Data: Unvaccinated people 20 times more likely to die from COVID-19

Published on November 09, 2021

a graphic that says Vaccines Save Lives

A new study released by the Texas Department of State Health Services shows that during September, Texans not vaccinated against COVID-19 were about 20 times more likely to suffer a COVID-19-associated death and 13 times more likely to test positive than people who were fully vaccinated.

An analysis of data from the four-week period from Sept. 4 through Oct. 1 shows that vaccination had a strong protective effect across all ages. While the impact varied across age groups, it was most pronounced in younger groups.

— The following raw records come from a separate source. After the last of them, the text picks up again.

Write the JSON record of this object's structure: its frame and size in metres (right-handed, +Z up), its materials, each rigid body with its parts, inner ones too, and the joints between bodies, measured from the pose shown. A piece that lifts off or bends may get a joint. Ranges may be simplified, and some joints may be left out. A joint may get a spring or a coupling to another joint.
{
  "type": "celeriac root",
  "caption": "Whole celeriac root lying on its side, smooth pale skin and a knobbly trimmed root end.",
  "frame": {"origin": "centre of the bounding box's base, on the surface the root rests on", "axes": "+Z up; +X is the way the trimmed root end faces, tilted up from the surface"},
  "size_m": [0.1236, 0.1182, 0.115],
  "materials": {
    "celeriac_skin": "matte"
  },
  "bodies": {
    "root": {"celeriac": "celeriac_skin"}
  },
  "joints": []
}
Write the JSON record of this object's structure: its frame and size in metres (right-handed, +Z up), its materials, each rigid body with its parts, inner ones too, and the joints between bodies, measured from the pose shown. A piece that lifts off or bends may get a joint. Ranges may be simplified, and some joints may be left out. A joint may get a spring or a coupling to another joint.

The risk of COVID-19 death was 48 times higher in unvaccinated people in their 30s and 63 times higher for people in their 40s, compared with their vaccinated peers.

There were fewer than 10 COVID-19 deaths among fully vaccinated people ages 18-29 compared with 339 deaths among unvaccinated people in the same age group.

The study, which matched electronic lab reports and death certificates with state immunization records, is the state’s first statistical analysis of the real-world impact of vaccination against COVID-19 in Texas.

“This analysis quantifies what we’ve known for months,” said Chief State Epidemiologist Jennifer Shuford. “The COVID-19 vaccines are doing an excellent job of protecting people from getting sick and from dying from COVID-19. Vaccination remains the best way to keep yourself and the people close to you safe from this deadly disease.”

Public health researchers focused specifically on the September period to measure the effect of COVID-19 vaccination as the more contagious Delta variant surged across Texas.

A summary with a link to the full analysis, including data from a Jan. 15 through Oct. 1 period, is available. 

Vaccinations available locally

The City of Fort Worth and the Fort Worth ISD are offering COVID vaccinations at the Wilkerson-Greines Activity Center, 5201 C. A. Robertson Blvd. The site recently expanded hours on Tuesdays and Thursdays to provide residents with more options:

  • Monday, Wednesday and Friday, 9 a.m. to 4 p.m.
  • Tuesday and Thursday 9 a.m. to 7:30 p.m.

Pfizer vaccinations are being administered to children aged 5-11; a second Pfizer vaccination for children should be given 21 days after the first vaccination.

Additionally, the location offers both initial vaccinations as well as booster shots to those eligible. Booster shots (Moderna, Pfizer and Johnson & Johnson) are available to those 18 years of age and older who qualify.

The clinic is open to everyone and no health insurance information is required. No appointment is needed and you may stay in your car the entire time. Younger patients may have to temporarily exit the vehicle with a parent or guardian to receive the dose.

Other options for pediatric vaccinations include Tarrant County Public Health sites, private pediatrician offices and local pharmacies.